Why Prayer Stops Working When You Try to Control the Outcome
It hit me while standing in a shopping mall, staring at my phone like it might give me answers God hadn’t yet. I had been praying hard about something specific. Very specific. I knew exactly what I wanted God to do, how I wanted Him to do it, and when it would be most convenient for me. And as I stood there scrolling, I realized something uncomfortable. I wasn’t really praying. I was negotiating.
That realization stung a little. Because on the surface, I was doing everything right. I was praying consistently. I was using Scripture. I was thanking God. But underneath it all, my heart was clenched tight around an outcome I refused to let go of. And that’s when prayer started to feel frustrating instead of freeing.
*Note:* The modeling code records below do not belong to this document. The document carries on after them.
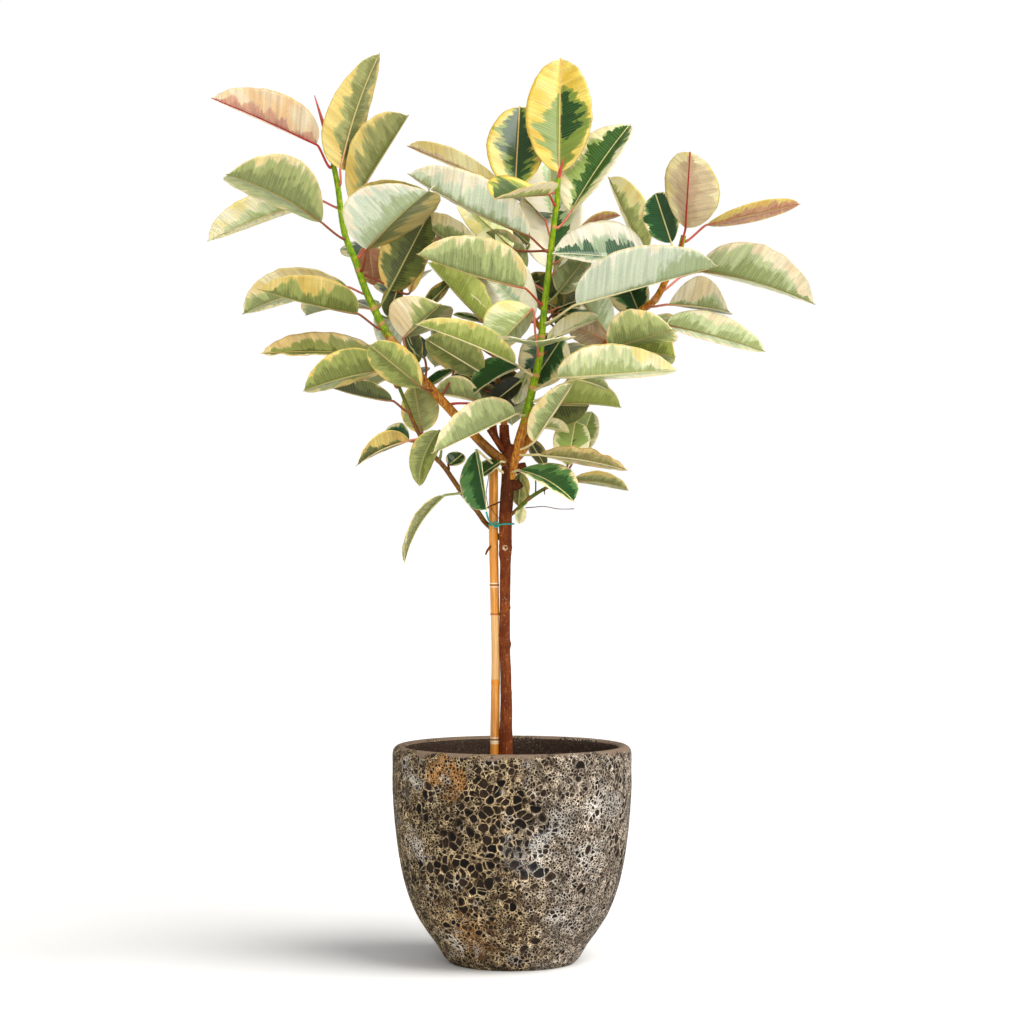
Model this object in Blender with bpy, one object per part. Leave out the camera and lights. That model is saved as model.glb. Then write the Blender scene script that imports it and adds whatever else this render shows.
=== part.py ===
"""Potted rubber plant: a variegated fig with a forked woody trunk, tied to a bamboo cane, in a heavy
glazed pot. Metres, +Z up. The floor is Z = 0 and the pot's axis is the Z axis; the front is -Y."""

import math

import bpy
from mathutils import Vector
from mathutils.bvhtree import BVHTree

# ---------------------------------------------------------------- driving dimensions, millimetres
MM = 0.001
SEAM = 0.3  # clear gap where two separate pieces touch

POT_HEIGHT = 335.0
POT_RIM_RADIUS = 185.0
POT_FOOT_RADIUS = 98.0
POT_WALL = 20.0
POT_FLOOR = 18.0
POT_SIDES = 48
SOIL_TOP = 275.0

STEM_SIDES = 10
STALK_RADIUS = 2.2
LEAF_THICKNESS = 1.6
LEAF_EDGE = 0.5  # half the thickness of the margin

# The crown was measured by sighting square-on from a stand in front of the plant. A point that lies
# nearer to the stand looks bigger, so place() draws it in towards the eye line again.
EYE_DISTANCE = 4240.0
EYE_HEIGHT = 695.5

# ---------------------------------------------------------------- routes of the stems
# Each point is (across, up, back, radius), in millimetres as sighted.
TRUNK = [
    (-9.5, 215, 0, 10), (-9.5, 335, 0, 9.6), (-9, 400, 0, 8.2), (-10, 450, 0, 7.6), (-11, 482, 0, 7.4),
    (-10.5, 491, -1, 8.4), (-11, 500, 0, 7.3), (-11, 550, 0, 7.3), (-10.4, 600, 0, 7.6), (-10, 632, 0, 8.6),
    (-10, 641, -1, 9.4), (-10, 650, 0, 9), (-10, 690, 0, 9.4), (-6, 745, 0, 9.8), (-4, 770, 0, 10.8),
    (-1, 787, 0, 11.5), (4, 799, 0, 9.5),
]
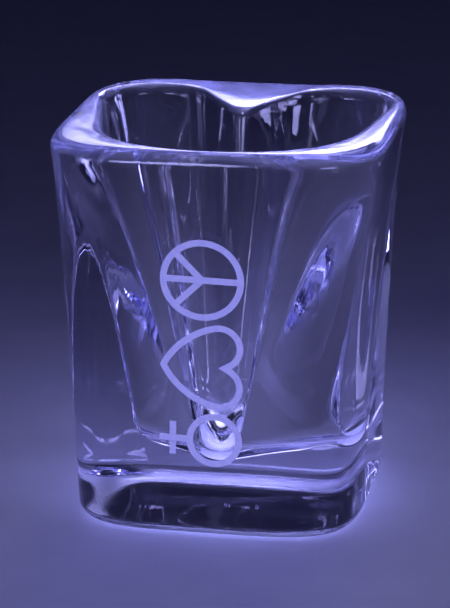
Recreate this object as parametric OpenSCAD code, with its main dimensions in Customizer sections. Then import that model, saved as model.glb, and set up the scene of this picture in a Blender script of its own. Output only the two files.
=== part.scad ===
// Square shot glass with a heart-shaped cavity and a column of three printed symbols.
// The glass stands on z = 0 with its middle on the Z axis, and the prints are on its -Y side.

/* [Outside of the glass] */
// Height of the glass
height = 60; // [58:0.5:66]
// Width across the flats at the foot
foot_w = 44.1; // [43.8:0.1:47]
// How far each side bows outwards between the foot and the rim
side_bow = 2.9; // [2.8:0.1:4]
// Extra flare of each side close to the rim
rim_flare = 0.65; // [0.5:0.05:1.5]
// Squareness of the foot's plan, where 2 is a circle and higher is a tighter corner
foot_square = 4.5; // [4:0.1:6]
// Squareness of the rim's plan
rim_square = 4; // [4:0.1:6]
// Extra squareness half-way up
mid_square = 1.6; // [0:0.1:2]
// Radius of the rounded edge under the foot
foot_round = 2.2; // [0.5:0.1:2.5]
// Radius of the rim's outer edge
rim_round_out = 1.5; // [0.8:0.1:1.6]
// Radius of the rim's inner edge
rim_round_in = 1; // [0.5:0.1:1.1]

/* [Heart-shaped cavity] */
// Thickness of the solid base under the cavity
base_t = 10.5; // [8:0.5:14]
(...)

When Prayer Quietly Turns Into Control
Most believers don’t set out to control God. It sneaks in slowly. You start praying with faith, then add expectations, then attach timelines, then rehearse outcomes in your head. Before you know it, prayer becomes less about relationship and more about management.
We don’t say it out loud, but we think it.
God, here’s the plan.
God, bless this direction I already chose.
God, please move, but only in a way I recognize.
And when God doesn’t follow the script, frustration grows. Doubt creeps in. Prayer starts feeling ineffective. Not because God stopped listening, but because we stopped surrendering.
Why Control Feels Safer Than Trust
Control gives the illusion of safety. It makes us feel proactive. Responsible. Mature. Trust feels riskier because it requires releasing certainty. Control says, “I’ve thought this through.” Trust says, “I don’t know, but I believe You do.”
In my own life, I’ve noticed I tighten my grip in prayer when the stakes feel high. Family decisions. Financial pressure. Future uncertainty. That’s usually when I pray the hardest and trust the least. And oddly enough, that’s when prayer becomes exhausting. Prayer was never meant to be a weightlifting session for the soul. It was meant to be a handoff.
What Scripture Teaches About Surrendered Prayer
Jesus prayed, “Not my will, but Yours be done.” That wasn’t a poetic phrase. It was a surrender statement. It acknowledged desire without demanding control. Scripture consistently shows that God responds to humility, not pressure. Faith doesn’t mean certainty. Faith means trust when certainty is absent.
When prayer is surrendered, it becomes flexible. When it’s controlled, it becomes rigid. God works best in surrendered space.
How Control Shows Up in Everyday Prayer
Control often hides behind spiritual language.
Praying the same request repeatedly, not out of persistence, but anxiety.
Feeling irritated when God doesn’t answer quickly.
Assuming silence means rejection.
Ignoring nudges that don’t match your plan.
Measuring God’s goodness by outcomes instead of presence.
If any of those sound familiar, it doesn’t mean you lack faith. It means you’re human. But it also means prayer may be inviting you into a deeper posture.
A Different Way to Approach Daily Prayer
Surrendered prayer doesn’t mean passive prayer. It means open handed prayer. Here’s what that looks like practically:
Start with alignment, not requests
Instead of launching into what you want, start with who God is. Let that reset your perspective.
Name your desire honestly
God can handle your wants. Say them clearly. Then release them consciously.
Leave room for interruption
Pay attention to thoughts or directions that don’t fit your original plan.
Practice gratitude without conditions
Thank God for who He is, not just what He does.
End with trust, not certainty
“I trust You with this” is a powerful closing prayer.
Why Prayer Feels Lighter When You Let Go
When you stop trying to control the outcome, prayer becomes a conversation again. You stop rehearsing arguments. You stop scanning for signs. You start listening. You notice peace arriving before answers.
Prayer works best when it’s relational, not transactional. God is not a vending machine. He’s a Father. Fathers don’t respond well to manipulation. They respond to trust.
Two Questions Worth Sitting With
Are you praying to stay connected, or to stay in control?
What might God reveal if you loosened your grip just a little?
A Simple Prayer Practice for Releasing Control
Try this tonight or tomorrow morning.
Sit quietly.
Name one thing you’ve been trying to manage.
Tell God exactly what you want.
Then say, “I release this to You.”
Sit in silence for a moment.
End with gratitude, not conclusions.
That’s it. No forcing. No fixing. Just surrender.
Final Reflection
Prayer doesn’t stop working because God stops listening. It stops feeling effective when we confuse faith with control. The moment you loosen your grip, prayer regains its power. Not because circumstances change instantly, but because your heart realigns with God’s pace.
You don’t have to convince God. You don’t have to corner Him. You don’t have to manage the outcome. Your job is to pray honestly and trust deeply. God will handle the rest far better than you ever could.